John points out that Chapter 3, Paragraph 8 may be hinting at some sort of new research visa or add-on to the Global Talent route, but we will have to wait and see.
Removing unauthorised migrants
Then there is the quid pro quo: “Cooperation relating to the prevention and combatting of illegal migration” (Chapter 4 and Annex 2). This includes procedures for verifying the identity of someone being sent back, types of documents that will be accepted for that purpose, and timelines for acknowledging responsibility for the person being removed. If they have a passport, the authorities in the country of return are supposed to respond within 20 days (or failing that, 30 days). If not, the timeline is 60/90 days. Emergency Travel Documents should be issued within five working days.
Also in Chapter 4 is a provision targeting Indian nationals said to be deliberately making their UK-born children stateless in order to secure them permission to remain. This echoes a clampdown on perceived abuse of the statelessness rules in the New Plan for Immigration.
Chapter 5 then discusses information and intelligence sharing on border security, trafficking and forgery.

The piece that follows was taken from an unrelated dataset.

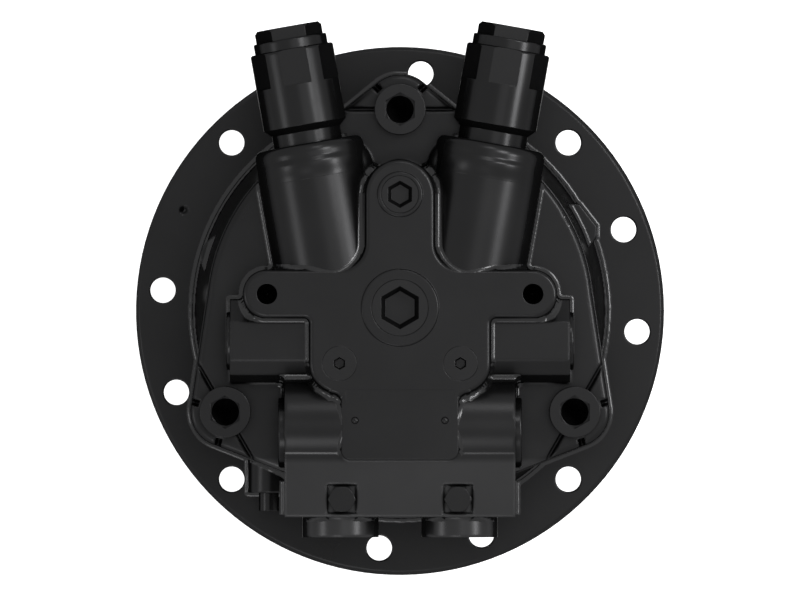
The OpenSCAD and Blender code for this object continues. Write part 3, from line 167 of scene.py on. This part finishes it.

It is hard to assess the likely impact of this in the abstract. The Home Office is briefing that returns to India could reach “tens of thousands” as a result of the deal. In 2019, total voluntary and enforced returns of Indian citizens from the UK was 2,100 and the average over the past decade was around 6,000 a year. Returns did peak at 10,000 in 2012, so tens of thousands is not necessarily out of reach, although the fact that such a figure was possible back then suggests that the issue is not so much the absence of a deal like this as underperformance by Immigration Enforcement.